Afeganistão

Governos e ONGs criticados por excluírem mulheres de reuniões com talibãs no Afeganistão

Desde que assumiu o poder em agosto, o Talibã formou um governo sem mulheres e restringiu seu acesso a empregos e educação

As mulheres no Afeganistão sofrem com forte opressão do governo talibã - Hoshang Hashimi/AFP

Potências mundiais e organizações de ajuda internacional, que clamam por um Afeganistão inclusivo sob o Talibã, enfrentam críticas por enviar delegações exclusivamente masculinas a Cabul para se reunirem com os radicais islâmicos.

Desde que assumiu o poder em agosto, o Talibã formou um governo sem mulheres e restringiu seu acesso a empregos e educação, gerando condenações no exterior. 

Mas a presença feminina não tem sido muito melhor entre os países e grupos humanitários em seus encontros com os novos líderes afegãos, que buscam reconhecimento internacional.

"Mulheres de alto escalão devem liderar as interações com o Talibã (...) Não excluam as mulheres", reclamou Shaharzad Akbar, líder exilada da Comissão Independente de Direitos Humanos do Afeganistão. 

No Twitter, ela pediu aos governos e organizações humanitárias que "NÃO NORMALIZEM a exclusão das mulheres".

Dar o exemplo

Heather Barr, da Human Rights Watch, criou uma lista com a hashtag "sausageparty" (festa da salsicha), de fotos enviadas pelo Talibã de seus encontros com delegações em Cabul.

"Os países estrangeiros e especialmente as organizações de ajuda devem dar o exemplo", disse Barr à AFP. 

"Ninguém deve deixar o Talibã pensar que esse mundo exclusivamente masculino que estão criando é normal", acrescentou.

O Talibã postou dezenas de fotos nas redes sociais de seus encontros com representantes estrangeiros, e em nenhuma há mulheres.

Entre as reuniões notáveis incluem uma este mês do enviado britânico Simon Gass e os vice-primeiros-ministros em exercício Abdul Ghani Baradar e Abdul Salam Hanafi.

Uma autoridade disse à AFP que foi uma coincidência que o enviado especial e o chefe da missão fossem homens.

O Paquistão, que aconselhou o Talibã sobre como obter apoio internacional, também enviou fotos e um vídeo de um grupo de homens que acompanha o ministro das Relações Exteriores e o chefe da inteligência em suas reuniões em Cabul. 

Fawzia Koofi, ex-legisladora e negociadora nas negociações de paz entre o governo afegão deposto e o Talibã no Catar, expressou sua raiva.
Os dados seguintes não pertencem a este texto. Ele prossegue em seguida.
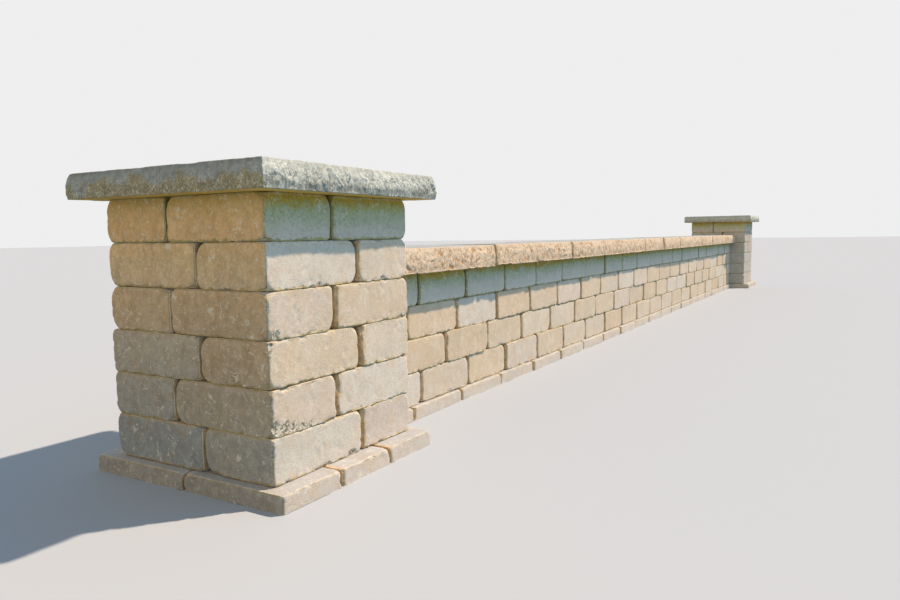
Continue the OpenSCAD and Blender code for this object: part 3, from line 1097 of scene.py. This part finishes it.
def floor():
    bpy.ops.mesh.primitive_plane_add(size=FLOOR_SIZE, location=(0, 0, 0))
    ground = bpy.context.object
    ground.name = "floor"
    material, tree = start_material("pale floor")
    colour = mix(seen_directly(tree), FLOOR_BOUNCE, FLOOR_SEEN)
    skin = add(tree, "BsdfDiffuse", {"Color": colour})
    add(tree, "OutputMaterial", {"Surface": skin})
    ground.data.materials.append(material)


def light():
    """A soft key from the front right, and a fill that is cool from the front, warm from the back left and
    weaker from overhead."""
    world = bpy.data.worlds.new("studio")
    bpy.context.scene.world = world
    world.use_nodes = True
    tree = world.node_tree
    tree.nodes.clear()
    direction = add(tree, "TexCoord", output="Generated")
    climb = add(tree, "SeparateXYZ", {0: direction}, 2)
    warmth = add(tree, "VectorMath", {0: direction, 1: WARM_FROM}, "Value", operation="DOT_PRODUCT")
    tone = mix(warmth.remap(0.0, 0.6), FILL_COOL, FILL_WARM)
    tone = shade(climb.remap(0.1, 0.9, 1.0, FILL_OVERHEAD), tone)
    fill = add(tree, "Background", {"Color": tone})
    backdrop = add(tree, "Background", {"Color": BACKDROP})
    chosen = add(tree, "MixShader", {0: seen_directly(tree), 1: fill, 2: backdrop})
    add(tree, "OutputWorld", {"Surface": chosen})
    lamp = bpy.data.lights.new("key", "SUN")
    lamp.energy = KEY_STRENGTH
    lamp.color = KEY_COLOUR
    lamp.angle = math.radians(KEY_SOFTNESS)
    key = in_scene("key", lamp)
    key.rotation_mode = "QUATERNION"
    key.rotation_quaternion = KEY_FROM.to_track_quat("Z", "Y")


def camera():
    yaw, pitch, roll = (math.radians(v) for v in (CAMERA_YAW, CAMERA_PITCH, CAMERA_ROLL))
    ahead = Vector((math.cos(pitch) * math.cos(yaw), math.cos(pitch) * math.sin(yaw), math.sin(pitch)))
    right = Vector((math.sin(yaw), -math.cos(yaw), 0))
    up = right.cross(ahead)
    right, up = math.cos(roll) * right + math.sin(roll) * up, math.cos(roll) * up - math.sin(roll) * right
    data = bpy.data.cameras.new("camera")
    data.lens = CAMERA_LENS
    data.clip_end = 200.0
    made = in_scene("camera", data)
    made.matrix_world = Matrix.Translation(CAMERA_PLACE) @ Matrix((right, up, -ahead)).transposed().to_4x4()
    bpy.context.scene.camera = made


floor()
light()
camera()
bpy.context.scene.view_settings.view_transform = "Standard"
"Como líderes mundiais, quando falam dos direitos das mulheres, também devem agir, precisam mostrar que acreditam nisso, que não é apenas uma declaração política", disse Koofi à AFP.

Sem complacência

Ainda mais perturbador, comentou Barr, são as muitas fotos de reuniões entre o Talibã e organizações humanitárias que parecem seguir o mesmo padrão. 

Contactadas pela AFP, as organizações em causa destacaram sua dedicação aos direitos das mulheres e disseram que buscam incorporar as mulheres em seus encontros com o Talibã.

Mas várias admitiram ter mantido pelo menos uma reunião com os islâmicos sem a presença de mulheres. 

O Comitê Internacional da Cruz Vermelha, Unicef e Médicos Sem Fronteiras explicaram que nas ocasiões em que essas fotos foram tiradas haviam enviado pequenas delegações que só tinham homens.

Mas a Federação Internacional da Cruz Vermelha e do Crescente Vermelho afirmou que uma mudança de última hora fez com que uma mulher que participaria de uma reunião não tivesse condições de comparecer, deixando apenas os homens. 

A ausência de mulheres em cargos de alto escalão revela que, embora o Afeganistão seja um exemplo extremo, não é o único lugar onde as mulheres são excluídas.

"A crescente preocupação com os direitos das mulheres em uma sala cheia de homens parece estranha", disse Barr. 

A ONU anunciou recentemente uma missão exclusivamente feminina ao Afeganistão para discutir a educação de meninas com o Talibã.

Os líderes do Talibã, embora nunca tenham incluído mulheres em sua equipe, se encontraram com mulheres em diferentes ocasiões, inclusive durante negociações no Catar com o governo anterior do Afeganistão. 

Koofi, que sobreviveu a duas tentativas de assassinato, hesitou em participar de conversas com os extremistas, que prenderam seu marido e ameaçaram apedrejá-la por pintar as unhas, em seu mandato anterior, de 1996 a 2001.

Mas sentar-se frente a frente com eles a fez se sentir "poderosa". "Foi importante para mim me tornar visível e que minha mensagem fosse clara para eles", disse à AFP em 2019.